▸ Exercise description
Produce word for word the lines of the data below running from the one that has "jaw = upper_jaw()" to the one that has "before = set(bpy.data.objects)", inclusive, and no others.

(Modeling code records)
==============================

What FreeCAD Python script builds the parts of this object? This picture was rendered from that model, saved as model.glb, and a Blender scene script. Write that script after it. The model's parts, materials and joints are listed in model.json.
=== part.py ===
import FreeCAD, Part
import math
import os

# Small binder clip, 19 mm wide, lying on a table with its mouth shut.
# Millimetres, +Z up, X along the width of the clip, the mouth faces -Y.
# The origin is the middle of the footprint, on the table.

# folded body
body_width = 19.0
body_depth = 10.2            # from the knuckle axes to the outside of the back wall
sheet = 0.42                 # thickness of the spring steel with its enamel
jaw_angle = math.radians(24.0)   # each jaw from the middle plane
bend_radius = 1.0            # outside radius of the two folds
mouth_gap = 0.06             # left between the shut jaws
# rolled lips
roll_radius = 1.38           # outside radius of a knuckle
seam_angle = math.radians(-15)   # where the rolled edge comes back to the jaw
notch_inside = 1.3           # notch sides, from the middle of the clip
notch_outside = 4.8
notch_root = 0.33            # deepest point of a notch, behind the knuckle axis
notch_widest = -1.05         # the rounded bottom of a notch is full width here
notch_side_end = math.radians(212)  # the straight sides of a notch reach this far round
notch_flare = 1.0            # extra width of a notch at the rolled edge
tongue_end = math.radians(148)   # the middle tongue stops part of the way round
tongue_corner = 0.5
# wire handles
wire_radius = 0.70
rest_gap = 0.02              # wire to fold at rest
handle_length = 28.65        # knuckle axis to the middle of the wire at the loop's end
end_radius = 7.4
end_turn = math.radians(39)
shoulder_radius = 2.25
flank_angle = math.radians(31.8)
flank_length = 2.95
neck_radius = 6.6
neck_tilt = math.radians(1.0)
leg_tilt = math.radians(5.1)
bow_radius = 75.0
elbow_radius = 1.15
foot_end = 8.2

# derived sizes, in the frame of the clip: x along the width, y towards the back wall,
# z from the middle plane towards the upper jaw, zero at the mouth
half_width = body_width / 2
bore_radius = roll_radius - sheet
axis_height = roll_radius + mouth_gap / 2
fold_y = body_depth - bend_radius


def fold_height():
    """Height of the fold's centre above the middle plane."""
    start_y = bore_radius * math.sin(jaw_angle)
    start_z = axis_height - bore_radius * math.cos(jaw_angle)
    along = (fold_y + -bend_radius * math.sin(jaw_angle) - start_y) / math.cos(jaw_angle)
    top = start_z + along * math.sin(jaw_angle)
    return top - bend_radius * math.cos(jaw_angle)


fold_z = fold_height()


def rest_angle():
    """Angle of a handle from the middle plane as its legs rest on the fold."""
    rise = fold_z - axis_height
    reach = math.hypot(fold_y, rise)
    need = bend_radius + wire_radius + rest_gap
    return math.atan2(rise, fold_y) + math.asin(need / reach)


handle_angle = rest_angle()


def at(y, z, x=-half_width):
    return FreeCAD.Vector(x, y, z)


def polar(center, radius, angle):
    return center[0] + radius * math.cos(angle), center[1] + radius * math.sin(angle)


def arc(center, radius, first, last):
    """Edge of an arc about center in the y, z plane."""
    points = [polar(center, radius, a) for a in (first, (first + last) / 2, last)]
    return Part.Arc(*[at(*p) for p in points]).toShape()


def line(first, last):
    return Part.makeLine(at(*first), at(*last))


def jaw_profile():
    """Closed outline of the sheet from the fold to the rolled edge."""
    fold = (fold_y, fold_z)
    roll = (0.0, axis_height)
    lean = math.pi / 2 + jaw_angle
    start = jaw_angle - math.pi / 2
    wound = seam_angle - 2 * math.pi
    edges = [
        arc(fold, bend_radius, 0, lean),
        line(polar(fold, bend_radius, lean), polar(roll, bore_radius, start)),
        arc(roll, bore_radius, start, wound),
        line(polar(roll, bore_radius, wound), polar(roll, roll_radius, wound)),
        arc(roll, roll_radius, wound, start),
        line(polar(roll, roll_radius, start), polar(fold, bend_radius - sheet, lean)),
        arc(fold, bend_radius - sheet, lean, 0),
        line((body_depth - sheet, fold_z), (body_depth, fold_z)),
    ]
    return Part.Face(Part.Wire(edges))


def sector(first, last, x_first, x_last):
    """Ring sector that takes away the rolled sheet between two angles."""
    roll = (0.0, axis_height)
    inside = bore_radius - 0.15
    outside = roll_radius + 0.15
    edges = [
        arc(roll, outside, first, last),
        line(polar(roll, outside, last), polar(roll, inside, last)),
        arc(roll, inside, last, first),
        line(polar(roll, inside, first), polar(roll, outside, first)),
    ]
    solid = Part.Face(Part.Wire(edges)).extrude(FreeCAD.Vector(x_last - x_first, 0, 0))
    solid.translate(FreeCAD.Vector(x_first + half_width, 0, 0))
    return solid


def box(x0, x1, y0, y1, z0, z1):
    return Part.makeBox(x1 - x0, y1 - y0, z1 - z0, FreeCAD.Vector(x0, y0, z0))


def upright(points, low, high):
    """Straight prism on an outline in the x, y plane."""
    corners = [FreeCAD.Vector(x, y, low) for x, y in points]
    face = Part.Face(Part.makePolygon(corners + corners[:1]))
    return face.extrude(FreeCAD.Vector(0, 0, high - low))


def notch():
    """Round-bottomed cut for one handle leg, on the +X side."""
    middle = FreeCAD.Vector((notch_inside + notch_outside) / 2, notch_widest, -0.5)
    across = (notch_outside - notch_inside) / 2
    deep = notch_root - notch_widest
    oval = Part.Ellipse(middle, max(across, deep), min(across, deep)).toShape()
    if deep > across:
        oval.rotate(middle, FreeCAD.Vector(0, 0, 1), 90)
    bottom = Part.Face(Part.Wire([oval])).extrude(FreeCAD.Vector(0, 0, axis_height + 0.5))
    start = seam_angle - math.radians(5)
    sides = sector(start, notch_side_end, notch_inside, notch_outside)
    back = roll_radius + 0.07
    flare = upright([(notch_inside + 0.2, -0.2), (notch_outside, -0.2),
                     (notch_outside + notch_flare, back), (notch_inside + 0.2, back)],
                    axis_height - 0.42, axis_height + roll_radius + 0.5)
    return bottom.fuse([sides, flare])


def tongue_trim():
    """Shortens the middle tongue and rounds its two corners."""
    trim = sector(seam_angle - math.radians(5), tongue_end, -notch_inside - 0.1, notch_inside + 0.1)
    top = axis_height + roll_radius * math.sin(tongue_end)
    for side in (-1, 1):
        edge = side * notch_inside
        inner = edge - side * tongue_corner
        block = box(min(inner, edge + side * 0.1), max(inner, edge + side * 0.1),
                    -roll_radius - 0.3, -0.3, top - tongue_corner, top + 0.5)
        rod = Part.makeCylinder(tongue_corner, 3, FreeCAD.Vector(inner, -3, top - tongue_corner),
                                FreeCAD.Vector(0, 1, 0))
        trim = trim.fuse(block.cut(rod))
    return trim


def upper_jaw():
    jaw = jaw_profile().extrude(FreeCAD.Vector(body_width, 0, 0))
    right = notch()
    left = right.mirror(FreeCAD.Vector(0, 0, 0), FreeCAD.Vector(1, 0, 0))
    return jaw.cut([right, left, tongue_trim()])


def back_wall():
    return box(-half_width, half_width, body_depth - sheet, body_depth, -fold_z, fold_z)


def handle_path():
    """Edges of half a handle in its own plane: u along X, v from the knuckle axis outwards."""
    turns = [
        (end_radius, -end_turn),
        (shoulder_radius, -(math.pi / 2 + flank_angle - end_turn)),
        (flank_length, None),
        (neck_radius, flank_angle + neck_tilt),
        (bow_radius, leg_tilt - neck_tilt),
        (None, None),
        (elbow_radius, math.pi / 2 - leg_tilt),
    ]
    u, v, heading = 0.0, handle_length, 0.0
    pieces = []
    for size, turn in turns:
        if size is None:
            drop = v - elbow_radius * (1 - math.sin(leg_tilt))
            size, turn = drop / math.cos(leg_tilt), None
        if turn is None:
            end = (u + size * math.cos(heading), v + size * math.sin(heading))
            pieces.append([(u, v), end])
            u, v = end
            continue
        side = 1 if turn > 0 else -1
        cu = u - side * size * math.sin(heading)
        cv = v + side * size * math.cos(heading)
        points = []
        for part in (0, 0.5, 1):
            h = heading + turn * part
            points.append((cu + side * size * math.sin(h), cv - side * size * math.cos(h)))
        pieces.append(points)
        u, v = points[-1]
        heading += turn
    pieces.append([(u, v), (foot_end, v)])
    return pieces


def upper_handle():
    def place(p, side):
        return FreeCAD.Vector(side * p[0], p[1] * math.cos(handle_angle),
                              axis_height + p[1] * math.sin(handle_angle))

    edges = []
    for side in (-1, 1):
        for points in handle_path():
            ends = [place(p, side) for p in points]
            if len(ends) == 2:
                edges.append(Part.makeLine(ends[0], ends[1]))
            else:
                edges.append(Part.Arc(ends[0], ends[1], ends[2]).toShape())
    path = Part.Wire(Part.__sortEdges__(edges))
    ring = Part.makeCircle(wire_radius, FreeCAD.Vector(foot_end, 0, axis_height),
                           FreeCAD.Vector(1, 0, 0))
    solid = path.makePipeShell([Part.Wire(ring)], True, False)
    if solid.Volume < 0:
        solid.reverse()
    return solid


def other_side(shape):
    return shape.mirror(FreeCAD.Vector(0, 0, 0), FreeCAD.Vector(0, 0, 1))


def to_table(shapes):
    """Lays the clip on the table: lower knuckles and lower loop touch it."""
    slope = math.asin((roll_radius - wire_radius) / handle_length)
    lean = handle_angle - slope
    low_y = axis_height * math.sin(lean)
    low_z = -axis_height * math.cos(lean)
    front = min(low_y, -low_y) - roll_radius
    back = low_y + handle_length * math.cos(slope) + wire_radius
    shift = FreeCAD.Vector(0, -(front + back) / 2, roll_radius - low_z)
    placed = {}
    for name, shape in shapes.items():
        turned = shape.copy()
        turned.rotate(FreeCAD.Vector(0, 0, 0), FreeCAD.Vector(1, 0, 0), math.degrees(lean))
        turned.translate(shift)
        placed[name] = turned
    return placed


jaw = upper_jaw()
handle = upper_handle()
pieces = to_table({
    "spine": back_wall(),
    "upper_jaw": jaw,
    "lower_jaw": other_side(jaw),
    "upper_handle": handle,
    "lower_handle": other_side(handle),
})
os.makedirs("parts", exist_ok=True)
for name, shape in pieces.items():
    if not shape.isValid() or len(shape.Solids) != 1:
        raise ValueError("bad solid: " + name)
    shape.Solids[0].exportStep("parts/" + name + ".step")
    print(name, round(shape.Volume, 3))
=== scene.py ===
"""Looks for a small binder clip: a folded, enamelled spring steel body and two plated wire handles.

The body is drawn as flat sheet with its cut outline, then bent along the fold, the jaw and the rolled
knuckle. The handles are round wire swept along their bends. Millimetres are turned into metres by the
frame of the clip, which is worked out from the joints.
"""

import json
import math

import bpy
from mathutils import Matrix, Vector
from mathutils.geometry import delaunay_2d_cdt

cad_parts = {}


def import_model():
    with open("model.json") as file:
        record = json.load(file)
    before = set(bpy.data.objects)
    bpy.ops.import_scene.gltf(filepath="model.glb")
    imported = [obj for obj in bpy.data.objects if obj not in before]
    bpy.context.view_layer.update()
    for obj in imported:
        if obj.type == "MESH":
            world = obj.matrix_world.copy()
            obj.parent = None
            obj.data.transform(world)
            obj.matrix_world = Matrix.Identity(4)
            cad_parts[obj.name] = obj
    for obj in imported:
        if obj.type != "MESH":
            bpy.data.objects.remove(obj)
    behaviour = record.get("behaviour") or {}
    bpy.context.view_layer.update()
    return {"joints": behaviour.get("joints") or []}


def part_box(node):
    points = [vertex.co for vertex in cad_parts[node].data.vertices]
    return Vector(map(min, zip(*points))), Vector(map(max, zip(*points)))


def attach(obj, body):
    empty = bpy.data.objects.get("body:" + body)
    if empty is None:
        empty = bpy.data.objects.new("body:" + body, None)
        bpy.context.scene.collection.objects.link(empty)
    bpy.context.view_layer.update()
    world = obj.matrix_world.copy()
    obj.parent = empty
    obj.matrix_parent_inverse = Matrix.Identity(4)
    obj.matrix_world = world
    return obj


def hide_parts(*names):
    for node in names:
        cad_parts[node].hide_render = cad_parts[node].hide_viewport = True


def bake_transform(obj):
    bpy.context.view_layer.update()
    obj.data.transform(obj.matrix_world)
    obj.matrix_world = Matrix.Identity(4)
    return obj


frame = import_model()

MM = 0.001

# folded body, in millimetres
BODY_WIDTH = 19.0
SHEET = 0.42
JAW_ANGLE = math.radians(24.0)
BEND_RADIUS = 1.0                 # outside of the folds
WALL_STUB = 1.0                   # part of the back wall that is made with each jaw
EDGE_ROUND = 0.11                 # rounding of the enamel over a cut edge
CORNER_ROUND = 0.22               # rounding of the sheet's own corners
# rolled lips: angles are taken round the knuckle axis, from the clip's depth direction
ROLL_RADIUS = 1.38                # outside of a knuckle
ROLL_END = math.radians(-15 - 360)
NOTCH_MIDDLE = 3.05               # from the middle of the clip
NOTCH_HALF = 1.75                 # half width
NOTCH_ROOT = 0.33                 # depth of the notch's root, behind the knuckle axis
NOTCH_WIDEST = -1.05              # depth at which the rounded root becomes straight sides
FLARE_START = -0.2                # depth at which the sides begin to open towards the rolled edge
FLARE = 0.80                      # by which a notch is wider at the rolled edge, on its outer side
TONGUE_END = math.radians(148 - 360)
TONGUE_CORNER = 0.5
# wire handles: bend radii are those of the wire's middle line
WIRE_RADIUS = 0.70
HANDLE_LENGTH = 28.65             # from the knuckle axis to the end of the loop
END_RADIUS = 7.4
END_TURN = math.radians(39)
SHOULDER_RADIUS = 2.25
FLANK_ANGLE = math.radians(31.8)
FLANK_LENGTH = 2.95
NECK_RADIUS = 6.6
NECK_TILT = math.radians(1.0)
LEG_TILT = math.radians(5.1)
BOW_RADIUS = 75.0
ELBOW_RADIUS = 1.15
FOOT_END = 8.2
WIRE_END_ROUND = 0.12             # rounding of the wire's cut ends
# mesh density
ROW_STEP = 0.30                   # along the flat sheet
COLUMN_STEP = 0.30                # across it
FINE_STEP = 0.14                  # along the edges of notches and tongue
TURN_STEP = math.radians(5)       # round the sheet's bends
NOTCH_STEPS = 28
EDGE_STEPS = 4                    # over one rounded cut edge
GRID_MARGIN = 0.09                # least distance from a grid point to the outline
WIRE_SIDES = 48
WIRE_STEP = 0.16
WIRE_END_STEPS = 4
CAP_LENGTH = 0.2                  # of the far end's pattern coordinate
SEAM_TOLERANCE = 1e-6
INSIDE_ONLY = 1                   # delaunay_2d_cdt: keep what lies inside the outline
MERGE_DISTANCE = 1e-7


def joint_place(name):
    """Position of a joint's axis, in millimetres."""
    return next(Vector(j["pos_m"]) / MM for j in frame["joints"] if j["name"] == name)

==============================

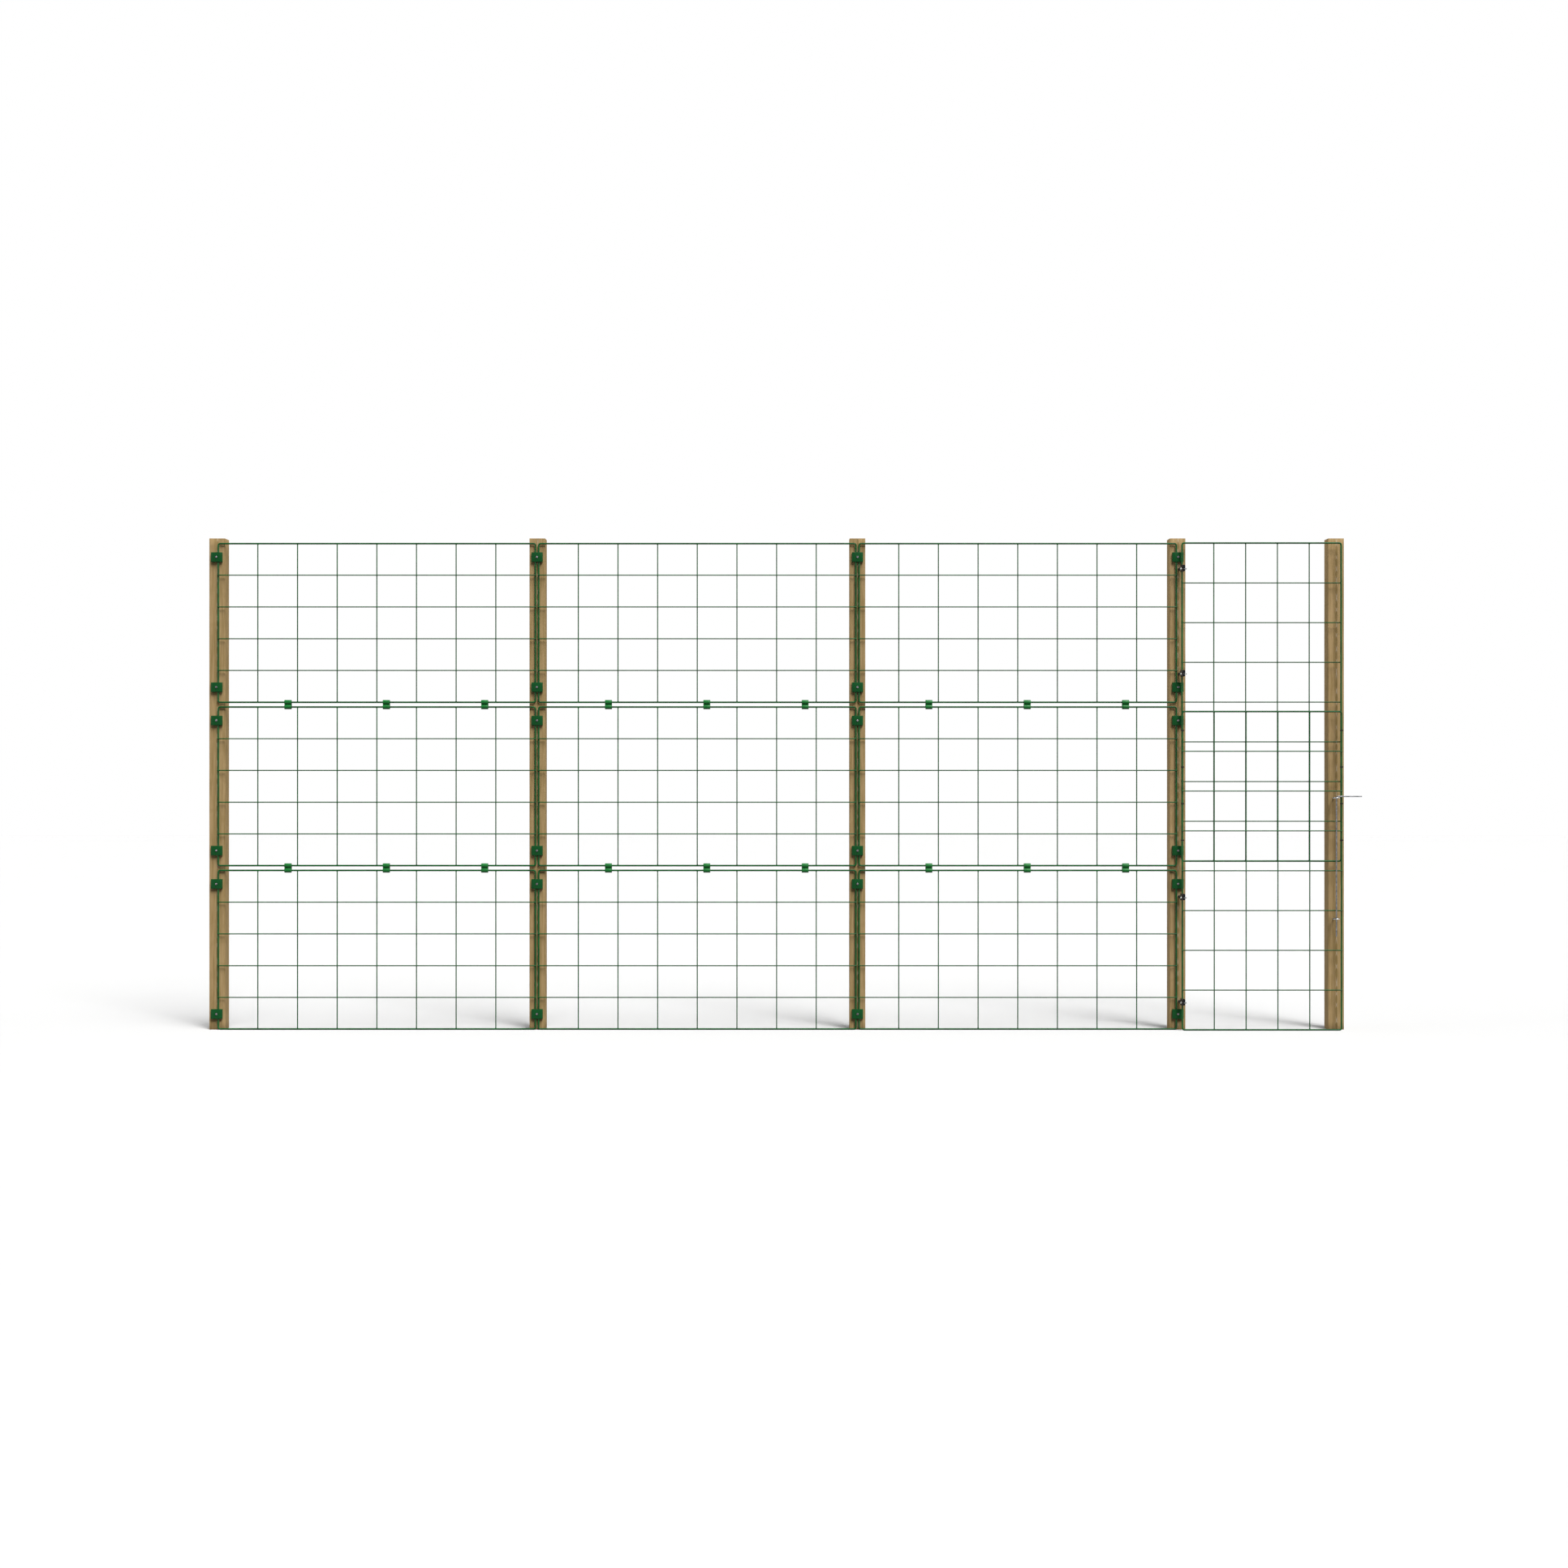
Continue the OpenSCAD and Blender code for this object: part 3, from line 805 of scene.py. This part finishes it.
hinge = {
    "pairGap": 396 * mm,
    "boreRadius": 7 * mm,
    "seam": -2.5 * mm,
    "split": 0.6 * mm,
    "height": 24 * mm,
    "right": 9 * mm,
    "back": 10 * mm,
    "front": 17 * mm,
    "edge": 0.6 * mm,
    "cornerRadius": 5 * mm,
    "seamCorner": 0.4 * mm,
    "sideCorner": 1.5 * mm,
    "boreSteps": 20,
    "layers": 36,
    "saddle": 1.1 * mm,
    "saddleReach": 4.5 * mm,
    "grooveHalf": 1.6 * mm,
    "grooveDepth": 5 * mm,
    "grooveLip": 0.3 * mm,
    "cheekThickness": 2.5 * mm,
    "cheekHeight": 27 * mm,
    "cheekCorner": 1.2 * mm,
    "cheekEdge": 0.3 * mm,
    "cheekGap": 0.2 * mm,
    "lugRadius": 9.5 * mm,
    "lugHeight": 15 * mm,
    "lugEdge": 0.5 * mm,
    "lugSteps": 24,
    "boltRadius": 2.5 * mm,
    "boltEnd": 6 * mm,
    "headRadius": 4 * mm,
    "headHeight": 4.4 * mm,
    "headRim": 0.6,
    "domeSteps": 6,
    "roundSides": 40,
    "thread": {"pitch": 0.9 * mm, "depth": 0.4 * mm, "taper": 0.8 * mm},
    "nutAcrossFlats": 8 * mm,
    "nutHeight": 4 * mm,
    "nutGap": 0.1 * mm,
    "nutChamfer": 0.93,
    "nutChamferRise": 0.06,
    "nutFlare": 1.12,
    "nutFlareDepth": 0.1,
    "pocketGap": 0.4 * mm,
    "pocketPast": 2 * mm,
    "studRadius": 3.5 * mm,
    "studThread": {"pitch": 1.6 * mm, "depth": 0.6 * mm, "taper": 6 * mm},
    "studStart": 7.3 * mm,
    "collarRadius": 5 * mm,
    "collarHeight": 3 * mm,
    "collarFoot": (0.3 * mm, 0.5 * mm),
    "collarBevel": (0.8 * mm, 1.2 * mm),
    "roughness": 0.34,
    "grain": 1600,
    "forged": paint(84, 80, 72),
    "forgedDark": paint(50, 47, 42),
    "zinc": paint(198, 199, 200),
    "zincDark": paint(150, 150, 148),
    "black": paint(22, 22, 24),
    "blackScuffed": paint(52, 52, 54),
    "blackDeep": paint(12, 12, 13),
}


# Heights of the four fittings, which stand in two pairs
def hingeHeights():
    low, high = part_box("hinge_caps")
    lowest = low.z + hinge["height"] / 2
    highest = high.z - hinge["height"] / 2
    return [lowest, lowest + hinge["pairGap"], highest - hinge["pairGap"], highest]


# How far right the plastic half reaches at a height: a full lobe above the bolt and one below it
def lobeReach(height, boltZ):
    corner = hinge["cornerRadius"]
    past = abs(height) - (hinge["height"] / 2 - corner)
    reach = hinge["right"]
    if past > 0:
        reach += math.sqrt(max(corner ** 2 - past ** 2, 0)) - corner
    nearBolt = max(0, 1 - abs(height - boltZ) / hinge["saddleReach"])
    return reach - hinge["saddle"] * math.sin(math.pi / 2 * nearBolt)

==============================

▸ Exercise result
jaw = upper_jaw()
handle = upper_handle()
pieces = to_table({
    "spine": back_wall(),
    "upper_jaw": jaw,
    "lower_jaw": other_side(jaw),
    "upper_handle": handle,
    "lower_handle": other_side(handle),
})
os.makedirs("parts", exist_ok=True)
for name, shape in pieces.items():
    if not shape.isValid() or len(shape.Solids) != 1:
        raise ValueError("bad solid: " + name)
    shape.Solids[0].exportStep("parts/" + name + ".step")
    print(name, round(shape.Volume, 3))
=== scene.py ===
"""Looks for a small binder clip: a folded, enamelled spring steel body and two plated wire handles.

The body is drawn as flat sheet with its cut outline, then bent along the fold, the jaw and the rolled
knuckle. The handles are round wire swept along their bends. Millimetres are turned into metres by the
frame of the clip, which is worked out from the joints.
"""

import json
import math

import bpy
from mathutils import Matrix, Vector
from mathutils.geometry import delaunay_2d_cdt

cad_parts = {}


def import_model():
    with open("model.json") as file:
        record = json.load(file)
    before = set(bpy.data.objects)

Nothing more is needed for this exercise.